VistA on GT.M - Check it out... (Score:1, Informative)
The open source health management stack that runs on the open source GT.M, it is called VistA. It is used by many healthcare providers here in the US and Mexico.
Re:What and how (Score:2, Informative)
Re:what stimulus package? (Score:3, Informative)
$800 billion is ~$420 billion in 1982 dollars (using the GDP deflator; the other metrics give much smaller numbers). You have to account for inflation whenever you're talking about very large amounts of money since even a few years can make a 5-10% difference. Measuring Worth [measuringworth.com] has a good calculator.
Re:What open source health technology systems? (Score:3, Informative)
http://en.wikipedia.org/wiki/List_of_open_source_healthcare_software [wikipedia.org]
mind you, some of the research on open source I looked at considered openoffice a healthcare office suite.
Re:what stimulus package? (Score:1, Informative)
Umm, no. None of the Republicans voted for the stimulus bill. All the pork in it was Democratic pork.
Re:what stimulus package? (Score:3, Informative)
Not a single Republican in the House voted for this. Only the 3 RINOs in the Senate voted for this. The House Minority Leader threw the bill on the floor of the House [youtube.com] after calling the Democrats out for breaking their promise to provide 48 hours to review the bill. Just out of curiosity, how many of the 1,073 pages have you read in the ~36 hours the bill has been available? Did you notice all the handwritten changes [youtube.com].
Re:What open source health technology systems? (Score:3, Informative)
And, double check the facts (Score:4, Informative)
US corporate taxes are the second-highest in the world behind Japan.
Is that statutory rates, or effective rates [uhttp]?
Also note that we're pretty solidly on the low end in personal income tax.
You can call US taxes a lot of things, but "low" is not one of them, especially considering the services what we get from the government in exchange for the taxes we pay.
If you want to argue that we could potentially be getting a better return on our tax dollars, then I'll agree. If nothing else, the example of per-capita public health spending comes to mind -- for a smaller amount, many other countries pull off universal insurance coverage.
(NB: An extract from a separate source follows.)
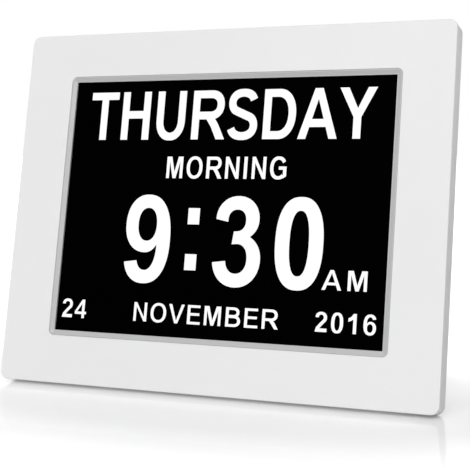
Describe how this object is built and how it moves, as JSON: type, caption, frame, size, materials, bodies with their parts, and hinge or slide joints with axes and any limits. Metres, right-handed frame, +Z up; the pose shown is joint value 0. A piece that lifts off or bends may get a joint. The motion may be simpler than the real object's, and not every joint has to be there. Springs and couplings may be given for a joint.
{
  "type": "digital day clock",
  "caption": "Free-standing digital day clock: thin white case, dark screen in a silver trim, keys on the back and a fold-out stand leg.",
  "frame": {"origin": "on the table, under the middle of the clock's box as it stands with its leg open", "axes": "+Z up, -Y out of the screen, +X to the right of someone who looks at the screen"},
  "size_m": [0.2152, 0.0646, 0.1693],
  "materials": {
    "case_white": "moulded, fine satin grain",
    "trim_silver": "silver paint, satin",
    "display_glass": "dark panel, anti-glare",
    "sheet_steel": "plated sheet",
    "optical_film": "matt film",
    "acrylic": "clear plate",
    "circuit_board": "green solder mask",
    "light_strip": "white strip with yellow emitters",
    "chip_black": "moulded epoxy",
    "ferrite": "sintered, dark grey",
    "can_aluminium": "drawn can",
    "bright_steel": "nickel plated",
    "screw_steel": "zinc plated",
    "socket_black": "moulded nylon",
    "key_plastic": "moulded, satin",
    "stem_plastic": "moulded",
    "foot_rubber": "soft black rubber",
    "speaker_steel": "pressed steel",
    "speaker_paper": "coated paper",
    "flat_cable": "polyester film",
    "lead_insulation": "insulation"
  },
  "bodies": {
    "case": {"front_bezel": "case_white", "rear_cover": "case_white", "screen_trim": "trim_silver", "lcd_glass": "display_glass", "lcd_frame": "sheet_steel", "lcd_back_plate": "sheet_steel", "lcd_clips": "sheet_steel", "diffuser_films": "optical_film", "light_guide": "acrylic", "main_board": "circuit_board", "key_board": "circuit_board", "backlight_leds": "light_strip", "processor_chip": "chip_black", "memory_chip": "chip_black", "flash_chip": "chip_black", "power_inductor": "ferrite", "speaker_magnet": "ferrite", "capacitors": "can_aluminium", "crystal": "bright_steel", "coin_cell": "bright_steel", "usb_socket": "bright_steel", "memory_card_slot": "bright_steel", "dc_jack_pin": "bright_steel", "case_screws": "screw_steel", "lcd_clip_screws": "screw_steel", "main_board_screws": "screw_steel", "key_board_screws": "screw_steel", "stand_hinge_pin": "screw_steel", "dc_jack": "socket_black", "usb_socket_tongue": "socket_black", "coin_cell_holder": "socket_black", "key_switches": "socket_black", "board_connectors": "socket_black", "speaker_frame": "speaker_steel", "speaker_cone": "speaker_paper", "lcd_flat_cable": "flat_cable", "key_cable": "flat_cable", "speaker_leads": "lead_insulation"},
    "stand": {"stand_leg": "case_white", "stand_foot_pad": "foot_rubber"},
    "power_key": {"power_key": "key_plastic", "power_switch_stem": "stem_plastic"},
    "menu_key": {"menu_key": "key_plastic", "menu_switch_stem": "stem_plastic"},
    "up_key": {"up_key": "key_plastic", "up_switch_stem": "stem_plastic"},
    "down_key": {"down_key": "key_plastic", "down_switch_stem": "stem_plastic"},
    "left_key": {"left_key": "key_plastic", "left_switch_stem": "stem_plastic"},
    "right_key": {"right_key": "key_plastic", "right_switch_stem": "stem_plastic"},
    "ok_key": {"ok_key": "key_plastic", "ok_switch_stem": "stem_plastic"}
  },
  "joints": [
    {"name": "stand_fold", "type": "hinge", "parent": "case", "child": "stand", "pos_m": [0, 0.00487, 0.09663], "axis": [1, 0, 0], "range_deg": [-25, 0]},
    {"name": "power_press", "type": "slide", "parent": "case", "child": "power_key", "axis": [0, -0.9816, 0.1908], "range_m": [0, 0.0006], "stiffness_N_per_m": 800},
    {"name": "menu_press", "type": "slide", "parent": "case", "child": "menu_key", "axis": [0, -0.9816, 0.1908], "range_m": [0, 0.0006], "stiffness_N_per_m": 800},
    {"name": "up_press", "type": "slide", "parent": "case", "child": "up_key", "axis": [0, -0.9816, 0.1908], "range_m": [0, 0.0006], "stiffness_N_per_m": 800},
    {"name": "down_press", "type": "slide", "parent": "case", "child": "down_key", "axis": [0, -0.9816, 0.1908], "range_m": [0, 0.0006], "stiffness_N_per_m": 800},
    {"name": "left_press", "type": "slide", "parent": "case", "child": "left_key", "axis": [0, -0.9816, 0.1908], "range_m": [0, 0.0006], "stiffness_N_per_m": 800},
    {"name": "right_press", "type": "slide", "parent": "case", "child": "right_key", "axis": [0, -0.9816, 0.1908], "range_m": [0, 0.0006], "stiffness_N_per_m": 800},
    {"name": "ok_press", "type": "slide", "parent": "case", "child": "ok_key", "axis": [0, -0.9816, 0.1908], "range_m": [0, 0.0006], "stiffness_N_per_m": 800}
  ]
}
And I'm sure that aside, there's always work to do -- I think it'll be a long time before either by active policy study or by the evolutionary algorithm of competitive markets we've discovered most of the easy efficiency gains.
But if you want to argue that the U.S. isn't a pretty good place to live or do business, or if you want to argue that tax contributions to that are negligible, I'm off that boat.
RedHat is already onboard. (Score:2, Informative)
A bit of time with the Google reveals Red Hat Enterprise Healthcare Platform [redhat.com] which likely is the reason for this being included.
A quick review of the literature shows that several hospital software vendors have been converting their offering to run on a RHL backend.
That's likely where the main open source offerings will appear, replacing mainframes with cheap linux server solutions, and some database apps.
Re:what stimulus package? (Score:2, Informative)
You conclusion does not follow. Just because Republicans didn't vote for it (in the House, not in the Senate) doesn't mean that no Republican pork was added. They knew it would pass and in committee they DEFINITELY added their own pet projects to the bill under the guise of "improving it so that they could possibly support it".
"The Democrats did everything right and pure, did nothing wrong, only the evil Republicans added bad pork!"
Perhaps it escaped your notice, but the Republicans were completely [irnnews.com] shut out [ajc.com] of the negotiations for the bill. Pelosi's new rules completely barred Republicans for offering any amendments whatsoever to the stimulus. It was written and negotiated behind closed doors, by Democrats, without Republican input at all. And yet you want to blame them for bad content in a bill that they had no part of? Hell, even Obama was willing to talk with them, but power-drunk "I'm above the law" Pelosi didn't care. She wanted it passed her way, and broke her own promises to allow the bill to be read, because she wanted to go to Europe.
And then, they voted on the bill without even reading it.
Transparency and bipartisanship my hairy ass.